Tasting clear, light, crisp and fresh, Guangdong cuisine, familiar to Westerners, usually chooses raptors and beasts to produce originative dishes. Its basic cooking techniques include roasting, stir-frying, sauteing, deep-frying, braising, stewing and steaming. Among them steaming and stir-frying are more commonly applied to preserve the natural flavor. Guangdong chefs also pay much attention to the artistic presentation of dishes.

Fujian Cuisine
Consisting of Fuzhou Cuisine, Quanzhou Cuisine and Xiamen Cuisine, Fujian Cuisine is distinguished for its choice seafood, beautiful color and magic taste of sweet, sour, salty and savory. The most distinct features are their "pickled taste".

Jiangsu Cuisine
Jiangsu Cuisine, also called Huaiyang Cuisine, is popular in the lower reach of the Yangtze River. Aquatics as the main ingredients, it stresses the freshness of materials.
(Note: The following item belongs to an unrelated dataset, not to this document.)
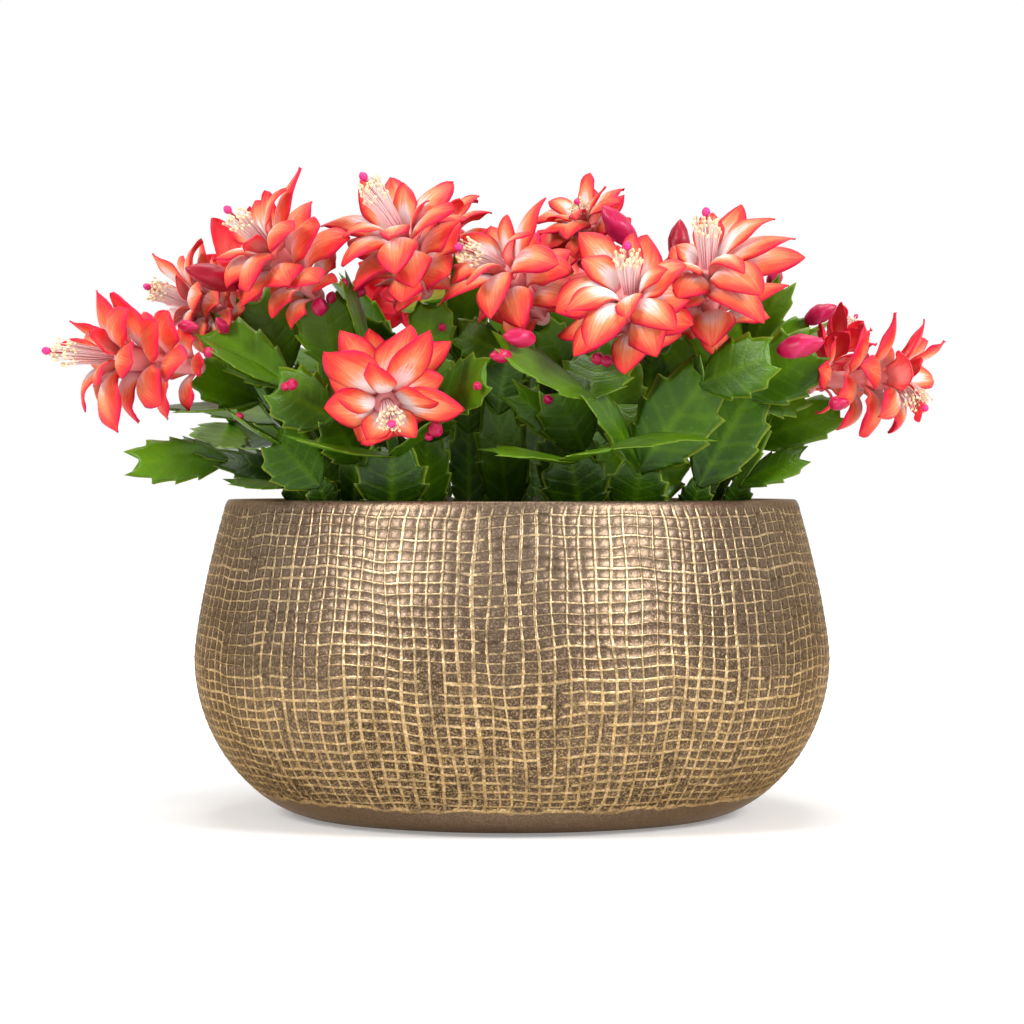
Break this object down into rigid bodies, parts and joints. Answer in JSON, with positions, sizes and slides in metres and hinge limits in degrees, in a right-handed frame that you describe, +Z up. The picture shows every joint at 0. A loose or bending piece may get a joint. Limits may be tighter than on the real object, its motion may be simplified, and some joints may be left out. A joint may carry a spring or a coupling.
{
  "type": "potted christmas cactus",
  "caption": "Flowering christmas cactus: arching chains of flat toothed segments with tiered coral blooms, in a rounded woven-relief ceramic bowl.",
  "frame": {"origin": "middle of the pot's flat base, on the surface that it stands on", "axes": "+Z up; -Y is the front that the picture shows; +X is to the right seen from the front"},
  "size_m": [0.3855, 0.4084, 0.2916],
  "materials": {
    "bronze_glaze": "brown-bronze glaze with gold in the grooves of a woven relief",
    "dark_soil": "loose dark potting soil with a few white crumbs",
    "green_stem": "fleshy, softly waxy green",
    "coral_petals": "thin satin petals, coral with a pale pink throat",
    "magenta_bud": "satin magenta"
  },
  "bodies": {
    "root": {"bud_back_right": "magenta_bud", "bud_left": "magenta_bud", "bud_right": "magenta_bud", "bud_right_high": "magenta_bud", "bud_top_middle": "magenta_bud", "bud_top_right": "magenta_bud", "flower_back_left": "coral_petals", "flower_back_low": "coral_petals", "flower_back_middle": "coral_petals", "flower_back_right": "coral_petals", "flower_centre": "coral_petals", "flower_far_left": "coral_petals", "flower_far_right": "coral_petals", "flower_front": "coral_petals", "flower_half_open": "coral_petals", "flower_high_left": "coral_petals", "flower_middle": "coral_petals", "flower_pale_left": "coral_petals", "flower_rear_right": "coral_petals", "flower_right": "coral_petals", "flower_top": "coral_petals", "flower_top_behind": "coral_petals", "pot": "bronze_glaze", "potting_soil": "dark_soil", "stem_arch_left": "green_stem", "stem_bright_left": "green_stem", "stem_centre": "green_stem", "stem_centre_dark": "green_stem", "stem_centre_high": "green_stem", "stem_centre_left": "green_stem", "stem_centre_wedge": "green_stem", "stem_edge_left": "green_stem", "stem_front_left": "green_stem", "stem_front_right": "green_stem", "stem_high_left": "green_stem", "stem_high_right": "green_stem", "stem_inner_1": "green_stem", "stem_inner_2": "green_stem", "stem_inner_3": "green_stem", "stem_left_wedge": "green_stem", "stem_low_left": "green_stem", "stem_low_right": "green_stem", "stem_lower_1": "green_stem", "stem_lower_2": "green_stem", "stem_lower_3": "green_stem", "stem_lower_4": "green_stem", "stem_lower_5": "green_stem", "stem_mid_right": "green_stem", "stem_middle_high": "green_stem", "stem_rim_left": "green_stem", "stem_rim_right": "green_stem", "stem_round_left": "green_stem", "stem_side_1": "green_stem", "stem_side_2": "green_stem", "stem_top_left": "green_stem", "stem_top_right": "green_stem", "stem_upper_1": "green_stem", "stem_upper_2": "green_stem", "stem_upper_3": "green_stem", "stem_upper_4": "green_stem"}
  },
  "joints": []
}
Its carving techniques are delicate, of which the melon carving technique is especially well known. Cooking techniques consist of stewing, braising, roasting, simmering, etc. The flavor of Huaiyang Cuisine is light, fresh and sweet and with delicate elegance. Jiangsu cuisine is well known for its careful selection of ingredients, its meticulous preparation methodology, and its not-too-spicy, not-too-bland taste. Since the seasons vary in climate considerably in Jiangsu, the cuisine also varies throughout the year. If the flavor is strong, it isn't too heavy; if light, not too bland.

Zhejiang Cuisine
Comprising local cuisines of Hangzhou, Ningbo and Shaoxing, Zhejiang Cuisine, not greasy, wins its reputation for freshness, tenderness, softness, smoothness of its dishes with mellow fragrance. Hangzhou Cuisine is the most famous one among the three.

Hunan cuisine
Hunan cuisine consists of local Cuisines of Xiangjiang Region, Dongting Lake and Xiangxi coteau. It characterizes itself by thick and pungent flavor. Chili, pepper and shallot are usually necessaries in this division.”